BEGIN

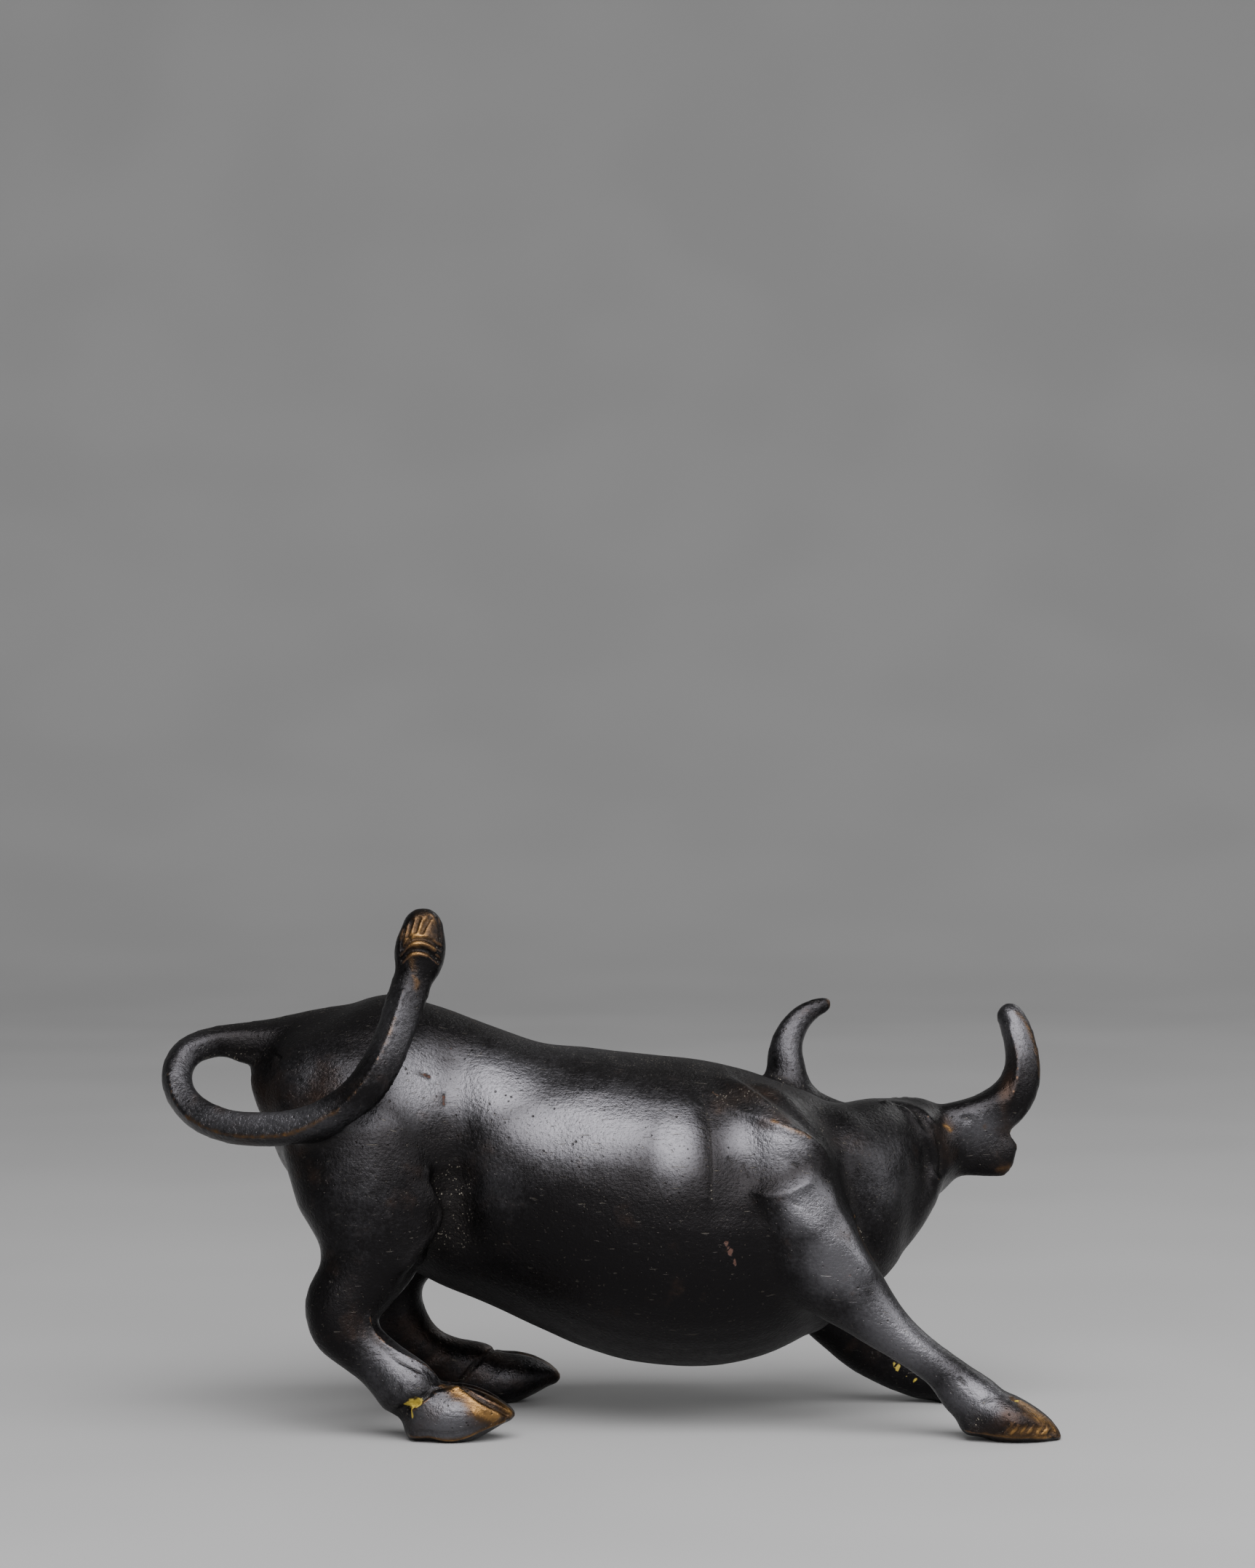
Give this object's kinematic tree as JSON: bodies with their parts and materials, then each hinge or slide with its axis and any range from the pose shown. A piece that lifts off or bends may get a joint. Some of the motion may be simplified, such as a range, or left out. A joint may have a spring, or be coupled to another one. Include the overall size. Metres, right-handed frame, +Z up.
{
  "type": "bull sculpture",
  "caption": "Cast bronze bull or water buffalo with its rump high and forelegs stretched forward, head turned to its left, tail looped over the haunch.",
  "frame": {"origin": "under the middle of the figure's box, in the plane of its four soles", "axes": "+X the way the body points, +Y the bull's left, where its head looks, +Z up"},
  "size_m": [0.197, 0.0896, 0.1153],
  "materials": {
    "patinated_bronze": "satin, dark brown-black patina worn to yellow metal on hooves, tail and horns"
  },
  "bodies": {
    "root": {"bull": "patinated_bronze"}
  },
  "joints": []
}
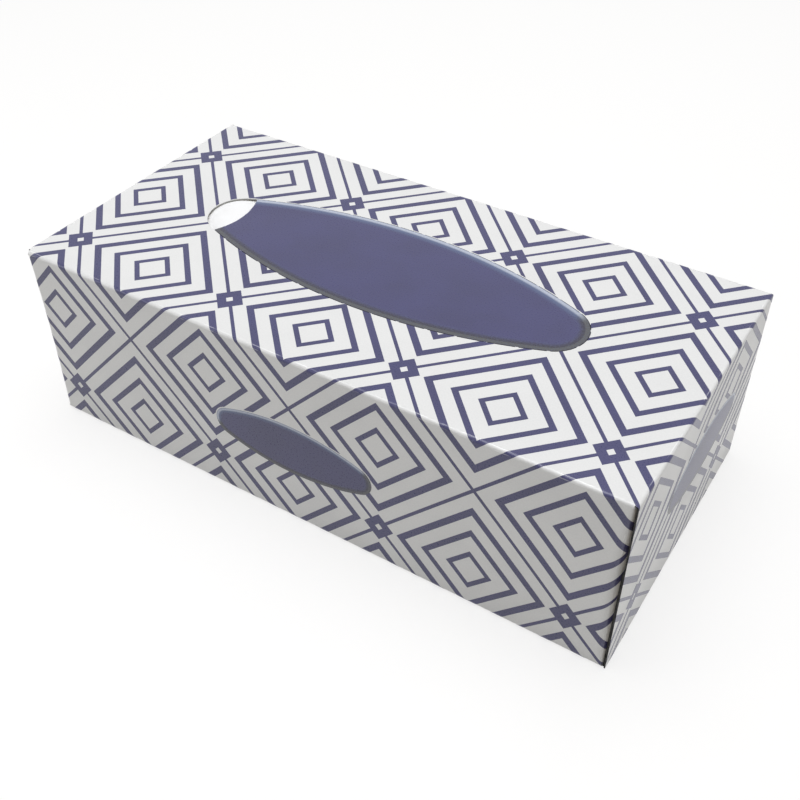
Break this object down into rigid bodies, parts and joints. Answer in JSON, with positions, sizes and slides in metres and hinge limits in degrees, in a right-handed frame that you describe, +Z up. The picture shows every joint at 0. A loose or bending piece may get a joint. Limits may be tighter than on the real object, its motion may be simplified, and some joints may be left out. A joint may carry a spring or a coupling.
{
  "type": "tissue box",
  "caption": "Long folded board box of tissues with a navy diamond lattice print, an oval tear-out top and an open thumb hole.",
  "frame": {"origin": "middle of the box's footprint, on the plane that it stands on", "axes": "+X along the length with the thumb hole at -X, +Y towards the back, +Z up"},
  "size_m": [0.231, 0.115, 0.073],
  "materials": {
    "board": "white coated carton board, faint fibre relief, satin",
    "tissue": "soft creped white paper",
    "glue": "set hot-melt glue, dull",
    "navy_ink": "flat navy offset ink on board, satin",
    "pale_ink": "pale blue grey offset ink on board, satin"
  },
  "bodies": {
    "root": {"carton": "board", "tissue_stack": "tissue", "seam_glue": "glue", "right_end_glue": "glue", "left_end_glue": "glue", "print_top": "navy_ink", "print_front": "navy_ink", "print_back": "navy_ink", "print_right_end": "navy_ink", "print_left_end": "navy_ink", "oval_fields": "navy_ink", "pale_rims": "pale_ink"}
  },
  "joints": []
}
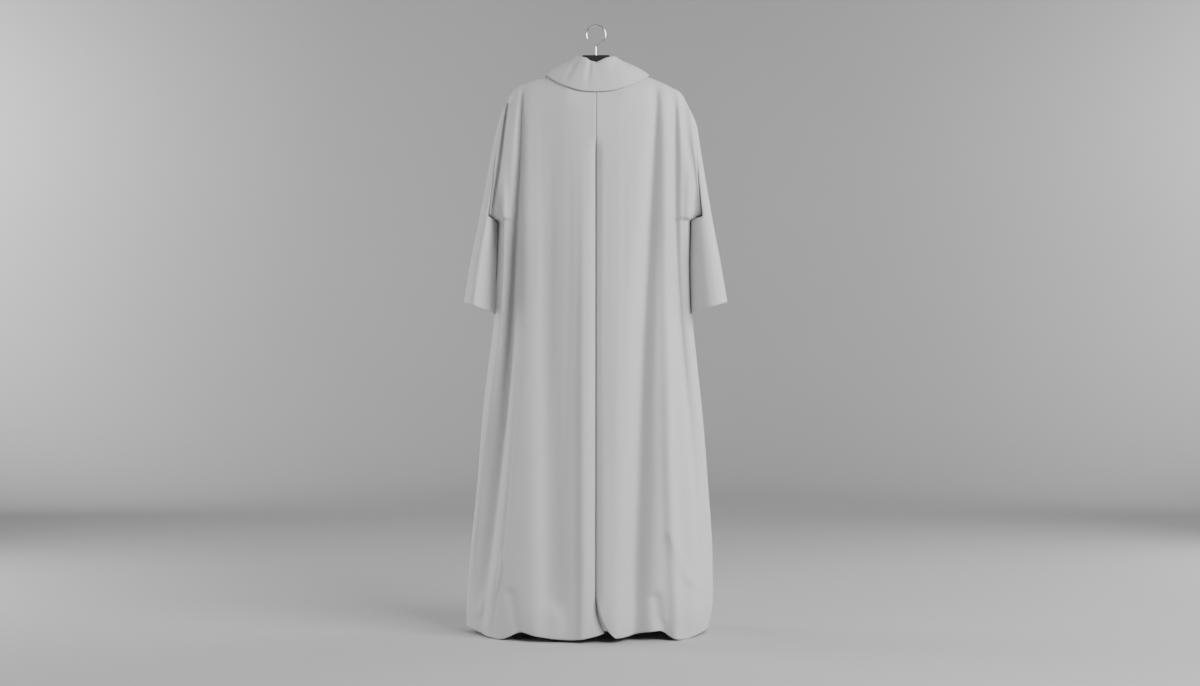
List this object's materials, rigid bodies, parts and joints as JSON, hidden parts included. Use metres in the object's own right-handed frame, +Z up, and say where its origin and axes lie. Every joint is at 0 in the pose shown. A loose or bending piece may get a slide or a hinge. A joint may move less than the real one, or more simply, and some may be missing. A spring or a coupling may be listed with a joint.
{
  "type": "alb robe on a hanger",
  "caption": "Full-length white alb with a wide turned-down collar, wide open sleeves and a pleat down the back, hanging on a black hanger with a wire hook.",
  "frame": {"origin": "the inside of the hook's top, where it rests on a rail", "axes": "+Z up, +Y towards the front of the robe, +X towards the right of someone who looks at the back of the robe"},
  "size_m": [0.6768, 0.3293, 1.5592],
  "materials": {
    "cloth": "matt white plain weave",
    "hanger": "matt black",
    "hook": "bright plated wire"
  },
  "bodies": {
    "root": {"back_left": "cloth", "back_right": "cloth", "pleat_underlay": "cloth", "front_left": "cloth", "front_right": "cloth", "sleeve_left": "cloth", "sleeve_right": "cloth", "collar": "cloth", "hanger": "hanger", "hook": "hook"}
  },
  "joints": []
}
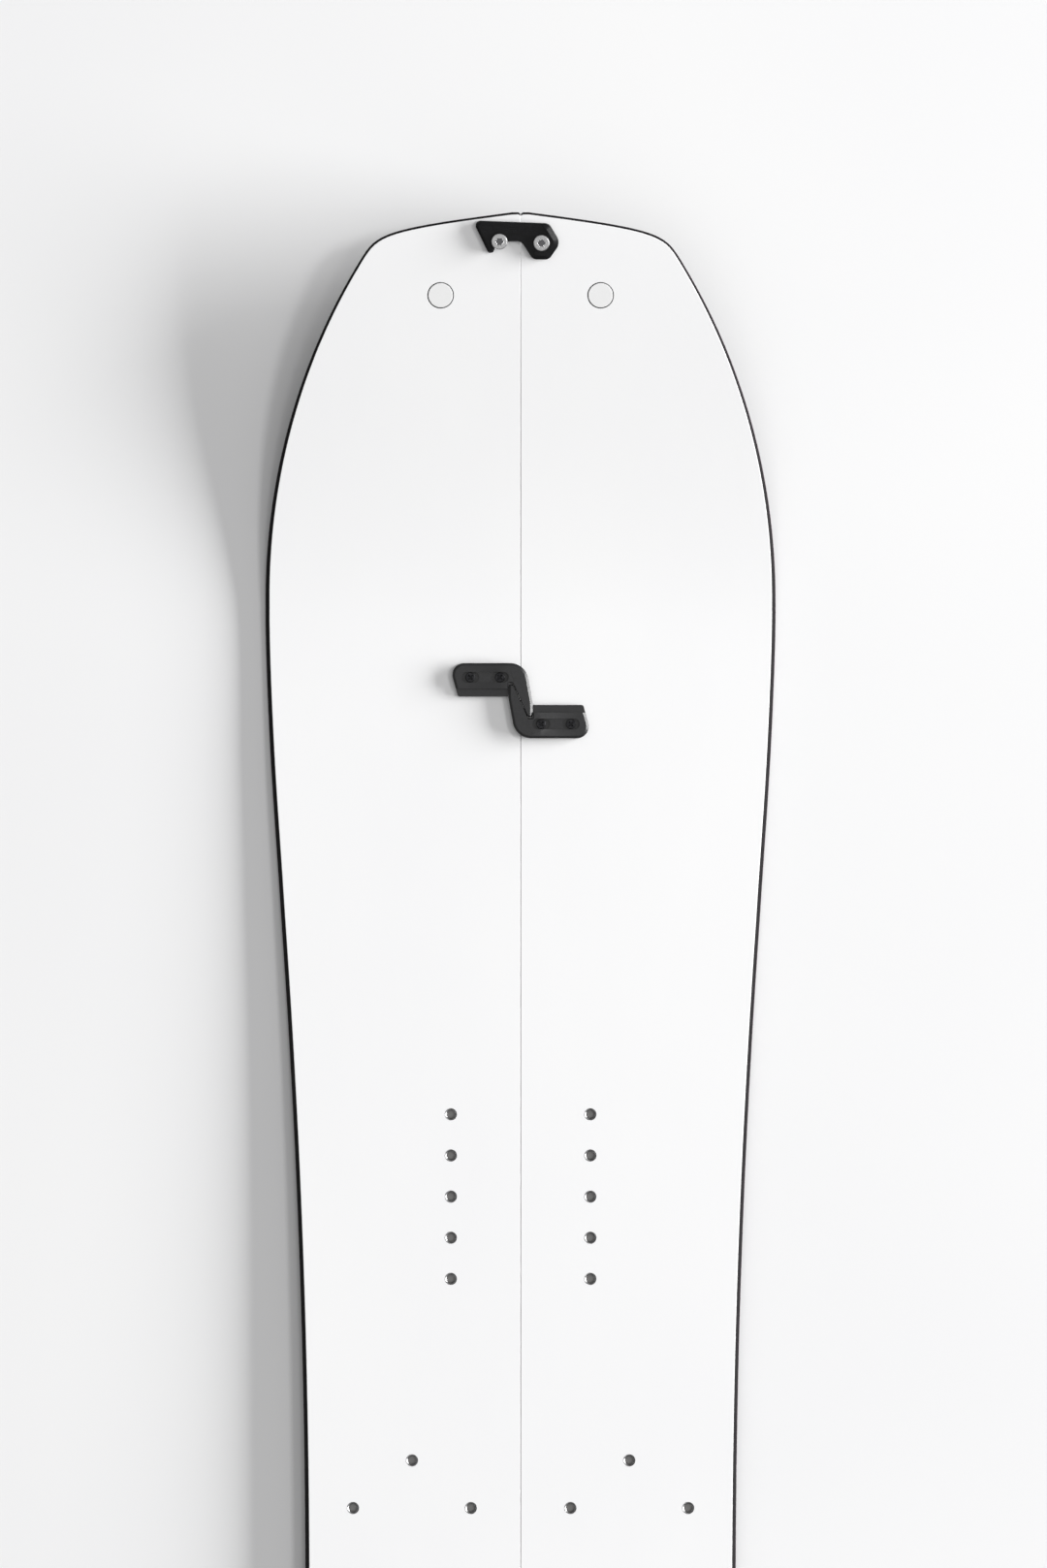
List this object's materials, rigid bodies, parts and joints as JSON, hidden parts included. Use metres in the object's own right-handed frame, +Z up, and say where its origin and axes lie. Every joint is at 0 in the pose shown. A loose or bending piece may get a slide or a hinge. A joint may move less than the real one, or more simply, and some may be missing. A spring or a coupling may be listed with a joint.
{
  "type": "splitboard",
  "caption": "Snowboard that splits lengthways into two touring skis, with interlocking hooks on the seam, turning clips at tip and tail and threaded inserts for bindings.",
  "frame": {"origin": "under the middle of the board, level with the lowest line of its base, midway between the sides", "axes": "+Y along the board to its tip, +X across it to the right half, +Z up from the base to the topsheet"},
  "size_m": [0.3156, 1.62, 0.0478],
  "materials": {
    "running_base": "sintered polyethylene, stone ground",
    "edge_steel": "ground spring steel",
    "sidewall": "milled ABS",
    "core_wood": "poplar core under clear glass-fibre laminate",
    "topsheet": "satin polyamide film",
    "stainless": "machined stainless steel",
    "hook_nylon": "moulded glass-filled nylon",
    "clip_alloy": "machined, black anodised",
    "tip_plug": "moulded ABS"
  },
  "bodies": {
    "right_half": {"base_right": "running_base", "steel_edge_right": "edge_steel", "sidewall_right": "sidewall", "core_right": "core_wood", "topsheet_right": "topsheet", "tip_plug_right": "tip_plug", "insert_front_right_1": "stainless", "insert_front_right_2": "stainless", "insert_front_right_3": "stainless", "insert_front_right_4": "stainless", "insert_front_right_5": "stainless", "hook_front_right": "hook_nylon", "hook_screw_front_right_1": "stainless", "hook_screw_front_right_2": "stainless", "insert_rear_right_1": "stainless", "insert_rear_right_2": "stainless", "insert_rear_right_3": "stainless", "insert_rear_right_4": "stainless", "insert_rear_right_5": "stainless", "hook_rear_right": "hook_nylon", "hook_screw_rear_right_1": "stainless", "hook_screw_rear_right_2": "stainless", "insert_touring_right_1": "stainless", "insert_touring_right_2": "stainless", "insert_touring_right_3": "stainless", "tail_catch_post": "stainless", "tip_clip_pivot": "stainless"},
    "left_half": {"base_left": "running_base", "steel_edge_left": "edge_steel", "sidewall_left": "sidewall", "core_left": "core_wood", "topsheet_left": "topsheet", "tip_plug_left": "tip_plug", "insert_front_left_1": "stainless", "insert_front_left_2": "stainless", "insert_front_left_3": "stainless", "insert_front_left_4": "stainless", "insert_front_left_5": "stainless", "hook_front_left": "hook_nylon", "hook_screw_front_left_1": "stainless", "hook_screw_front_left_2": "stainless", "insert_rear_left_1": "stainless", "insert_rear_left_2": "stainless", "insert_rear_left_3": "stainless", "insert_rear_left_4": "stainless", "insert_rear_left_5": "stainless", "hook_rear_left": "hook_nylon", "hook_screw_rear_left_1": "stainless", "hook_screw_rear_left_2": "stainless", "insert_touring_left_1": "stainless", "insert_touring_left_2": "stainless", "insert_touring_left_3": "stainless", "tip_catch_post": "stainless", "tail_clip_pivot": "stainless"},
    "tip_clip_body": {"tip_clip": "clip_alloy"},
    "tail_clip_body": {"tail_clip": "clip_alloy"}
  },
  "joints": [
    {"name": "seam_slide", "type": "slide", "parent": "right_half", "child": "left_half", "axis": [0, 1, 0], "range_m": [0, 0.03]},
    {"name": "tip_clip_turn", "type": "hinge", "parent": "right_half", "child": "tip_clip_body", "pos_m": [0.0129, 0.7914, 0.04104], "axis": [0, 0.1289, -0.9917], "range_deg": [0, 270]},
    {"name": "tail_clip_turn", "type": "hinge", "parent": "left_half", "child": "tail_clip_body", "pos_m": [-0.0129, -0.7914, 0.02953], "axis": [0, -0.1006, -0.9949], "range_deg": [0, 270]}
  ],
  "couplings": [
    {"joint": "tip_clip_turn", "follows": "seam_slide", "rad_per_m": 157},
    {"joint": "tail_clip_turn", "follows": "seam_slide", "rad_per_m": 157}
  ]
}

END

**Task description**
Give back each entry exactly as it appears, with no pictures.

**Solution**
Give this object's kinematic tree as JSON: bodies with their parts and materials, then each hinge or slide with its axis and any range from the pose shown. A piece that lifts off or bends may get a joint. Some of the motion may be simplified, such as a range, or left out. A joint may have a spring, or be coupled to another one. Include the overall size. Metres, right-handed frame, +Z up.
{
  "type": "bull sculpture",
  "caption": "Cast bronze bull or water buffalo with its rump high and forelegs stretched forward, head turned to its left, tail looped over the haunch.",
  "frame": {"origin": "under the middle of the figure's box, in the plane of its four soles", "axes": "+X the way the body points, +Y the bull's left, where its head looks, +Z up"},
  "size_m": [0.197, 0.0896, 0.1153],
  "materials": {
    "patinated_bronze": "satin, dark brown-black patina worn to yellow metal on hooves, tail and horns"
  },
  "bodies": {
    "root": {"bull": "patinated_bronze"}
  },
  "joints": []
}
Break this object down into rigid bodies, parts and joints. Answer in JSON, with positions, sizes and slides in metres and hinge limits in degrees, in a right-handed frame that you describe, +Z up. The picture shows every joint at 0. A loose or bending piece may get a joint. Limits may be tighter than on the real object, its motion may be simplified, and some joints may be left out. A joint may carry a spring or a coupling.
{
  "type": "tissue box",
  "caption": "Long folded board box of tissues with a navy diamond lattice print, an oval tear-out top and an open thumb hole.",
  "frame": {"origin": "middle of the box's footprint, on the plane that it stands on", "axes": "+X along the length with the thumb hole at -X, +Y towards the back, +Z up"},
  "size_m": [0.231, 0.115, 0.073],
  "materials": {
    "board": "white coated carton board, faint fibre relief, satin",
    "tissue": "soft creped white paper",
    "glue": "set hot-melt glue, dull",
    "navy_ink": "flat navy offset ink on board, satin",
    "pale_ink": "pale blue grey offset ink on board, satin"
  },
  "bodies": {
    "root": {"carton": "board", "tissue_stack": "tissue", "seam_glue": "glue", "right_end_glue": "glue", "left_end_glue": "glue", "print_top": "navy_ink", "print_front": "navy_ink", "print_back": "navy_ink", "print_right_end": "navy_ink", "print_left_end": "navy_ink", "oval_fields": "navy_ink", "pale_rims": "pale_ink"}
  },
  "joints": []
}
List this object's materials, rigid bodies, parts and joints as JSON, hidden parts included. Use metres in the object's own right-handed frame, +Z up, and say where its origin and axes lie. Every joint is at 0 in the pose shown. A loose or bending piece may get a slide or a hinge. A joint may move less than the real one, or more simply, and some may be missing. A spring or a coupling may be listed with a joint.
{
  "type": "alb robe on a hanger",
  "caption": "Full-length white alb with a wide turned-down collar, wide open sleeves and a pleat down the back, hanging on a black hanger with a wire hook.",
  "frame": {"origin": "the inside of the hook's top, where it rests on a rail", "axes": "+Z up, +Y towards the front of the robe, +X towards the right of someone who looks at the back of the robe"},
  "size_m": [0.6768, 0.3293, 1.5592],
  "materials": {
    "cloth": "matt white plain weave",
    "hanger": "matt black",
    "hook": "bright plated wire"
  },
  "bodies": {
    "root": {"back_left": "cloth", "back_right": "cloth", "pleat_underlay": "cloth", "front_left": "cloth", "front_right": "cloth", "sleeve_left": "cloth", "sleeve_right": "cloth", "collar": "cloth", "hanger": "hanger", "hook": "hook"}
  },
  "joints": []
}
List this object's materials, rigid bodies, parts and joints as JSON, hidden parts included. Use metres in the object's own right-handed frame, +Z up, and say where its origin and axes lie. Every joint is at 0 in the pose shown. A loose or bending piece may get a slide or a hinge. A joint may move less than the real one, or more simply, and some may be missing. A spring or a coupling may be listed with a joint.
{
  "type": "splitboard",
  "caption": "Snowboard that splits lengthways into two touring skis, with interlocking hooks on the seam, turning clips at tip and tail and threaded inserts for bindings.",
  "frame": {"origin": "under the middle of the board, level with the lowest line of its base, midway between the sides", "axes": "+Y along the board to its tip, +X across it to the right half, +Z up from the base to the topsheet"},
  "size_m": [0.3156, 1.62, 0.0478],
  "materials": {
    "running_base": "sintered polyethylene, stone ground",
    "edge_steel": "ground spring steel",
    "sidewall": "milled ABS",
    "core_wood": "poplar core under clear glass-fibre laminate",
    "topsheet": "satin polyamide film",
    "stainless": "machined stainless steel",
    "hook_nylon": "moulded glass-filled nylon",
    "clip_alloy": "machined, black anodised",
    "tip_plug": "moulded ABS"
  },
  "bodies": {
    "right_half": {"base_right": "running_base", "steel_edge_right": "edge_steel", "sidewall_right": "sidewall", "core_right": "core_wood", "topsheet_right": "topsheet", "tip_plug_right": "tip_plug", "insert_front_right_1": "stainless", "insert_front_right_2": "stainless", "insert_front_right_3": "stainless", "insert_front_right_4": "stainless", "insert_front_right_5": "stainless", "hook_front_right": "hook_nylon", "hook_screw_front_right_1": "stainless", "hook_screw_front_right_2": "stainless", "insert_rear_right_1": "stainless", "insert_rear_right_2": "stainless", "insert_rear_right_3": "stainless", "insert_rear_right_4": "stainless", "insert_rear_right_5": "stainless", "hook_rear_right": "hook_nylon", "hook_screw_rear_right_1": "stainless", "hook_screw_rear_right_2": "stainless", "insert_touring_right_1": "stainless", "insert_touring_right_2": "stainless", "insert_touring_right_3": "stainless", "tail_catch_post": "stainless", "tip_clip_pivot": "stainless"},
    "left_half": {"base_left": "running_base", "steel_edge_left": "edge_steel", "sidewall_left": "sidewall", "core_left": "core_wood", "topsheet_left": "topsheet", "tip_plug_left": "tip_plug", "insert_front_left_1": "stainless", "insert_front_left_2": "stainless", "insert_front_left_3": "stainless", "insert_front_left_4": "stainless", "insert_front_left_5": "stainless", "hook_front_left": "hook_nylon", "hook_screw_front_left_1": "stainless", "hook_screw_front_left_2": "stainless", "insert_rear_left_1": "stainless", "insert_rear_left_2": "stainless", "insert_rear_left_3": "stainless", "insert_rear_left_4": "stainless", "insert_rear_left_5": "stainless", "hook_rear_left": "hook_nylon", "hook_screw_rear_left_1": "stainless", "hook_screw_rear_left_2": "stainless", "insert_touring_left_1": "stainless", "insert_touring_left_2": "stainless", "insert_touring_left_3": "stainless", "tip_catch_post": "stainless", "tail_clip_pivot": "stainless"},
    "tip_clip_body": {"tip_clip": "clip_alloy"},
    "tail_clip_body": {"tail_clip": "clip_alloy"}
  },
  "joints": [
    {"name": "seam_slide", "type": "slide", "parent": "right_half", "child": "left_half", "axis": [0, 1, 0], "range_m": [0, 0.03]},
    {"name": "tip_clip_turn", "type": "hinge", "parent": "right_half", "child": "tip_clip_body", "pos_m": [0.0129, 0.7914, 0.04104], "axis": [0, 0.1289, -0.9917], "range_deg": [0, 270]},
    {"name": "tail_clip_turn", "type": "hinge", "parent": "left_half", "child": "tail_clip_body", "pos_m": [-0.0129, -0.7914, 0.02953], "axis": [0, -0.1006, -0.9949], "range_deg": [0, 270]}
  ],
  "couplings": [
    {"joint": "tip_clip_turn", "follows": "seam_slide", "rad_per_m": 157},
    {"joint": "tail_clip_turn", "follows": "seam_slide", "rad_per_m": 157}
  ]
}